In some other part of the world, there'll be celebration events held to celebrate the success of a new deal. Some people will be celebrating the success of promotions or attractive bonuses, while some would be staring hard at the lines of the obsolete code figuring out what went wrong. But this is the cycle of Software product. All your past years of working on this product, your pending fixes, your upcoming meetings and newer release versions; everything would go down one day.

So then why waste your present on a product which has no future? Why waste your nights and weekends on a product, which may not see the light of next day?

When i joined my company almost six years ago, i thought this product would stay here for decades to come. Nothing will change, this business will run as it is running now for years to come. After all i had seen people retiring in my team working on this product for last 35-40 years. My idea wasn't wrong, but my approach was. The product will stay in market for how so ever long you want it to be, only if..

Only if it keeps transforming itself with the demands of new world. Everyday you've to work your way up, a step ahead of your competitors. Everyday you've to unlearn thousand old lines of code and learn a new thousand lines; and again unlearn these newly learned lines by next year. This is the only way the product might survive in this ever-changing market. 

Sunday, February 25, 2018

Nomads

Last friday, when i got bored of working continuously for past three hours, i decided to take a short break to have a walk to the parking lot of library (from where i work most of the time). Two bicycles were parked by the library's entrance. The handles were hinged to the main door of library, and a couple, in their early 30's, were sitting under the shaded area by the entrance to avoid the direct sun. It was an unusually hot day for a typical February day in Florida. While i was looking at the unshaved beard of the guy and the girl, who was eating a bowl of half-cooked rice in a transparent bowl filled partially with water, a small dog came waging his tail around the parked bicycles. The couple had attached a small cabin to tow with their bicycles for their pet.

I approached the guy who was still looking lost staring at his dirt-filled nails under sun. He signaled me to tell that they both were deaf, so couldn't understand a word spoken by me. I, somehow moving my hands randomly, asked them from where were they riding the bikes, He told they'd been riding their bikes from Georgia and South Carolina's border and were planning to go till St Pete's beach (roughly 70 miles south from their current location). Upon asking further, he told that they were basically from New York and drove down in car to Georgia. They sold their car in Georgia and from the money collected, bought a pair of bicycles and other stuff to sleep at night. They had tied a tent and few clothes at the back end of one bicycle and the dog's cabin was tied to another.

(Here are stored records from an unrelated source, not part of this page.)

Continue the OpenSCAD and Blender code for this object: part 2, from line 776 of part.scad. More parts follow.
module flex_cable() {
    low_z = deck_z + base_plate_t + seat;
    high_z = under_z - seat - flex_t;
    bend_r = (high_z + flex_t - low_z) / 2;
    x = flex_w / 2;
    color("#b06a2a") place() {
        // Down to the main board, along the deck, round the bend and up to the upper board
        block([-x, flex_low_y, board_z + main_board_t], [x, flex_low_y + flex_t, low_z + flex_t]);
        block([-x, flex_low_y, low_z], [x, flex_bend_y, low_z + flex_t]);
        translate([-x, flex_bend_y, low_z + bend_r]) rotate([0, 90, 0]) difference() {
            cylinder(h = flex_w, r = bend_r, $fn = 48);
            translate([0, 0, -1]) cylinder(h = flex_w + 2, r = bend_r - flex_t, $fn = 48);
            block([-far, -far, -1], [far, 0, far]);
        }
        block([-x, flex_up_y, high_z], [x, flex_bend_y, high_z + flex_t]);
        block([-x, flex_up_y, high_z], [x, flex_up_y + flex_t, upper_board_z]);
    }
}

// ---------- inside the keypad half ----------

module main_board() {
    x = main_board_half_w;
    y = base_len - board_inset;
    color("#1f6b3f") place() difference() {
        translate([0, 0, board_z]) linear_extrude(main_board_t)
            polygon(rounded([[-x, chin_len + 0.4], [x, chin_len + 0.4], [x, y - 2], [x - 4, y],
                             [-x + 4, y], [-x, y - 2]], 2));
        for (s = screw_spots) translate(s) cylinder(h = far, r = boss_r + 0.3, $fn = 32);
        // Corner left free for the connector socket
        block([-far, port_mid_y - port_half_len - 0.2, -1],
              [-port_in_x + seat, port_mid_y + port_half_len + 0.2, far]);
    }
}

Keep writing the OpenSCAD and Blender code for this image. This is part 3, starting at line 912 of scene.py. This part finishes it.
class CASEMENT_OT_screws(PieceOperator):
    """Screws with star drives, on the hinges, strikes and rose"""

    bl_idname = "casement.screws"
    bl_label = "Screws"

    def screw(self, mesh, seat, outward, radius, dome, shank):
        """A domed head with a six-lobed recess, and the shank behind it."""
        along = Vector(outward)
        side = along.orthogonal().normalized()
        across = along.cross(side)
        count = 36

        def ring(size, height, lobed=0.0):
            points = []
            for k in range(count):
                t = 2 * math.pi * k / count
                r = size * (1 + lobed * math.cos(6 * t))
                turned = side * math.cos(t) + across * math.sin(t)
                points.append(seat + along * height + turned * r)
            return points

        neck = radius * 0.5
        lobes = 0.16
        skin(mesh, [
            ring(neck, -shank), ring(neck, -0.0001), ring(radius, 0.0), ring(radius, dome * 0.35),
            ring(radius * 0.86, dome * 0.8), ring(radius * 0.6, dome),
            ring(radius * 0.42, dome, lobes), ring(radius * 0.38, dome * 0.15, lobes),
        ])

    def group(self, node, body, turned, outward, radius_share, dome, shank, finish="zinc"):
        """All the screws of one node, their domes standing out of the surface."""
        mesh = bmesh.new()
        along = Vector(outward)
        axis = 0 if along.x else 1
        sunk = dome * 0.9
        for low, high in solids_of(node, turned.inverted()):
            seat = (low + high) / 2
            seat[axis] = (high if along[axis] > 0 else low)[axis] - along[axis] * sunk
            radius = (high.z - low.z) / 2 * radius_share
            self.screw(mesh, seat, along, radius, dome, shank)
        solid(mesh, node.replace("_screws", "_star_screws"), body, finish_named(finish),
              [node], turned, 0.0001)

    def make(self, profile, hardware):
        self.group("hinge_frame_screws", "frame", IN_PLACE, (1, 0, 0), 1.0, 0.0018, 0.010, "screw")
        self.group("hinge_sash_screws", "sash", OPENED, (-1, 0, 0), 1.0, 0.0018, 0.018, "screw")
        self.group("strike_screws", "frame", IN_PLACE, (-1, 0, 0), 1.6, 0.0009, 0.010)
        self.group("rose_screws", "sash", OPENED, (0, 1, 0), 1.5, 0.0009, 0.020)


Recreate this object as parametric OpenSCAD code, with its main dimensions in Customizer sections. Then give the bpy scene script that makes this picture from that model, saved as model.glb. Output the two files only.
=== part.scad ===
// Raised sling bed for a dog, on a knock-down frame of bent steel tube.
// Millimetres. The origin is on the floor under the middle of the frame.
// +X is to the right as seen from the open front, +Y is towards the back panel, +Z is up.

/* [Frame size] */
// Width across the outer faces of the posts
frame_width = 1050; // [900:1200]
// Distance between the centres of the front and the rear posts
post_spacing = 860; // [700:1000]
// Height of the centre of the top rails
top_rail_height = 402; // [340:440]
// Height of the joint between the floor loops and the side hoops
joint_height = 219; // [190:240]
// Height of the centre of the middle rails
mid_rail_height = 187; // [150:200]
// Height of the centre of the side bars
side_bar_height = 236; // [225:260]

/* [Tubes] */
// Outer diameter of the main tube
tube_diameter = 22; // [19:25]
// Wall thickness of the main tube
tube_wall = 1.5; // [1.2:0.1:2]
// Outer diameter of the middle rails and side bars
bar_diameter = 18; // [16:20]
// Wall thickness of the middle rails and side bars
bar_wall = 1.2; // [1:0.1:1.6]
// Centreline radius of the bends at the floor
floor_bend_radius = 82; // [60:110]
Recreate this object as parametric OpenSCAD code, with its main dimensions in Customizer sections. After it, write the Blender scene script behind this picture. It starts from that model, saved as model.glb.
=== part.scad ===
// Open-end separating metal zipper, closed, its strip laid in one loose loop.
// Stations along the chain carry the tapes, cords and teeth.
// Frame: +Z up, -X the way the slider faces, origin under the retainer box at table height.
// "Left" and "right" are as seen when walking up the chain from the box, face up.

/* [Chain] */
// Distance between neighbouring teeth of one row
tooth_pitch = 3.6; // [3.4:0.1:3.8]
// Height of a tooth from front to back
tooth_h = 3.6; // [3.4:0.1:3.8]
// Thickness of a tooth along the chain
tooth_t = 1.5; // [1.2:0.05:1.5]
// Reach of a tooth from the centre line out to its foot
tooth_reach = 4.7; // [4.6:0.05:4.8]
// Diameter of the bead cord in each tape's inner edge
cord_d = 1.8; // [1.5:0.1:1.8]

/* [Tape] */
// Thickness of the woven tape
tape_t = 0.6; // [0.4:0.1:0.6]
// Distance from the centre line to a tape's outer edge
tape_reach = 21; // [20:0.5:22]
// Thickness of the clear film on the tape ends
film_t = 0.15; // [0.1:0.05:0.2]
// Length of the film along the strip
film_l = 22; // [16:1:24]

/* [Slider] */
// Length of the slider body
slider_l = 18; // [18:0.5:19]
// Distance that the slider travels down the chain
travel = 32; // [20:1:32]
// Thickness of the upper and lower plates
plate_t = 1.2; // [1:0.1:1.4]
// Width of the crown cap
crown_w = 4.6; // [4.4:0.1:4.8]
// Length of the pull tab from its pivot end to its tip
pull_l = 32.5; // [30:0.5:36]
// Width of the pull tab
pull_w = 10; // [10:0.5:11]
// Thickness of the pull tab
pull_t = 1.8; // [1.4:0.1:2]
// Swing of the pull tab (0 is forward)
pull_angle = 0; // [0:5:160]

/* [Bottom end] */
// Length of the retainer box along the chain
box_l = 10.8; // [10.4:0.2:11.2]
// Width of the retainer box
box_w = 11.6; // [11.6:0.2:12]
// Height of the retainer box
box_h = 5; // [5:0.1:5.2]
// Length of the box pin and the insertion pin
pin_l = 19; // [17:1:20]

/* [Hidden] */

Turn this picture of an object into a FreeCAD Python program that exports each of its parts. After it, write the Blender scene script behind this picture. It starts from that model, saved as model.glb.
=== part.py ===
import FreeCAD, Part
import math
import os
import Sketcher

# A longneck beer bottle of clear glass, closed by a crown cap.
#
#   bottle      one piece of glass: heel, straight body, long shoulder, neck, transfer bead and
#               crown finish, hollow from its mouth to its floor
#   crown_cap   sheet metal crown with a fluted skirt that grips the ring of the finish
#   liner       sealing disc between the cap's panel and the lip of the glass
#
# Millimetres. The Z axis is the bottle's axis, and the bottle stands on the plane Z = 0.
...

They had a box full of rice in the tied cabin and i assumed they were munching those uncooked rice from the bowl half filled with water. They were talking to each other using hands. I asked how do you manage to eat and sleep while riding bikes for days. They understood what i was asking after attempting repeatedly to convey. They were eating the rice from the box and were sleeping in tent in parking lots at night. No wonder looking at their faces and clothes, one could assume they hadn't had shower for over a month.

I offered them to pay for their lunch, though not in a forthright manner to make sure not to offend them with my offer. After thanking me couple of time for the offer, they graciously accepted it. I took my car from the parking lot and went to the nearby subway store. It was still around 2 in the noon, so there were few in the queue at the store. I packed two separate subs, asking them to put everything they had in store. When i came back to library after fifteen minutes, they were still sitting on cemented floor outside the entrance. The girl was playing with her dog, while the guy went to the restroom to wash his face. They thanked me a couple more times. They told me they're planning to stay at St Pete's beach for a month and then would head back to NY on the bikes. Since it would be summer by the time they'll start riding up north, the weather wouldn't pose much difficulty for them. While still surprised with their decision to ride all the way up from NY, I came back into the library slowing walking towards my desk. I was happy i could help them (though in smallest possible manner) with one-time's meal for a day on this arduous journey of theirs.